ABSTRACT 1190(P4-9)
 ポスターセッション一覧 トップ 


SV40T抗原遺伝子トランスジェニックマウス由来未分化血球細胞株の骨髄間質細胞依存的増殖:矢内信昭、帯刀益夫(東北大・加齢研・分子発生)

Growth and differentiation potential of stroma cell dependent immature hematopoietic cell lines from SV40T-antigen gene transgenic mic.: Nobuaki YANAI and Masuo OBINATA (Dept. of Cell Biology, Inst. Develop., Aging, and Cancer, Tohoku Univ.)

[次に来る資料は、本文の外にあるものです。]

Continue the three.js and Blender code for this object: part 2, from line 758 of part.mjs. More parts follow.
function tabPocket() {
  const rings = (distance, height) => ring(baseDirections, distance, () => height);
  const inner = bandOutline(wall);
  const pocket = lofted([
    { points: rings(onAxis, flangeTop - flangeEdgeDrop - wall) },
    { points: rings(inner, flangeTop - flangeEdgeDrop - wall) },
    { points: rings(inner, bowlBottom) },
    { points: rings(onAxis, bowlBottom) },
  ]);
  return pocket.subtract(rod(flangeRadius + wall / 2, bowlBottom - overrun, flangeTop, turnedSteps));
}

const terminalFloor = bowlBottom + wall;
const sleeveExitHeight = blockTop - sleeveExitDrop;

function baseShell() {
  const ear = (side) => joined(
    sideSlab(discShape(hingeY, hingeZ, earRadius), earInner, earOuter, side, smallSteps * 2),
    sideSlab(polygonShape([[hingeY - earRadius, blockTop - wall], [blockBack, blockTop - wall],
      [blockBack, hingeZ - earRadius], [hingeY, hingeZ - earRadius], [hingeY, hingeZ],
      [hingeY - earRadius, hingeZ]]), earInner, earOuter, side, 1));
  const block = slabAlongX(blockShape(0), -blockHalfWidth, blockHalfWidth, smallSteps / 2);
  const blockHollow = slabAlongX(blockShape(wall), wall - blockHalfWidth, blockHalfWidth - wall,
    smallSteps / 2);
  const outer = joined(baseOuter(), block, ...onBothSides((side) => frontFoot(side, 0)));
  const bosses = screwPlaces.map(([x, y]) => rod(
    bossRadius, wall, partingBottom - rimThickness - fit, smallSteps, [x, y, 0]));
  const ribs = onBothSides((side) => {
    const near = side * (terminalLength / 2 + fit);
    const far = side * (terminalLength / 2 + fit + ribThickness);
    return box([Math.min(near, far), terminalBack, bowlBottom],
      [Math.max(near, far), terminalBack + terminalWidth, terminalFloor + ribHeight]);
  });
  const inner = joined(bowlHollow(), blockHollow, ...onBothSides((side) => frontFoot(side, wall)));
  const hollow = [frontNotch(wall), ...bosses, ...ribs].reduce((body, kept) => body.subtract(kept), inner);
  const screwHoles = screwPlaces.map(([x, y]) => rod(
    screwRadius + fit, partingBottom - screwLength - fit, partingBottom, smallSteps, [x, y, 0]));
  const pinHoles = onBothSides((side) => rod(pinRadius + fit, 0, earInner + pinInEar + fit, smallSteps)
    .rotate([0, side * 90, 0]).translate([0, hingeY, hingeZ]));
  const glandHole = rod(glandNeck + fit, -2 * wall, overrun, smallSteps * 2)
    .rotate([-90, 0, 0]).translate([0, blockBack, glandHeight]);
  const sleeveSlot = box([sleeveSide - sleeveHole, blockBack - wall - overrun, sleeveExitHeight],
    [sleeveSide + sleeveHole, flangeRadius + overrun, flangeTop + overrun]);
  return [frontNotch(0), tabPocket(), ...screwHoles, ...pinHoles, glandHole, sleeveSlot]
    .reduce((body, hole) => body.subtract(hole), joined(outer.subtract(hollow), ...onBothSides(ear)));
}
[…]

[目的]骨髄間質細胞株を支持細胞として、温度感受性SV40T抗原遺伝子導入マウスから得た幹細胞を含む未分化な血球を共培養し、支持細胞層の下で増殖する血球細胞のみを継代後、血球細胞株を樹立した。この細胞株の増殖・分化に対する骨髄間質細胞の作用を明らかにし、造血組織における間質細胞と造血細胞との相互作用を解析できる実験系を作る。
[結果]間質細胞依存的に増殖する血球細胞株THS119はLin-/Sca-1+/c-Kit+/CD34+で、血球分化に作用することが示されている転写因子を発現し、未分化な状態を反映していると考えられた。細胞の維持には間質細胞が必須で、間質細胞から離すと速やかに細胞死を起こした。また、増殖には間質細胞の馴化培地が必要であることが分かった。さらに、間質細胞の下に潜り込んでいく際には血清の因子が作用していることが分かった。各種のサイトカインを加えて培養すると、IL-3またはIL-7を加えた場合にのみ、間質細胞に依存しない状態へと分化させることができた。
[結論]骨髄間質細胞依存的な未分化血球細胞株THS119は、未分化な造血細胞の造血組織間質細胞による分化・増殖制御に関わる分子を解明していくためのよいモデル実験系となっていることが示された。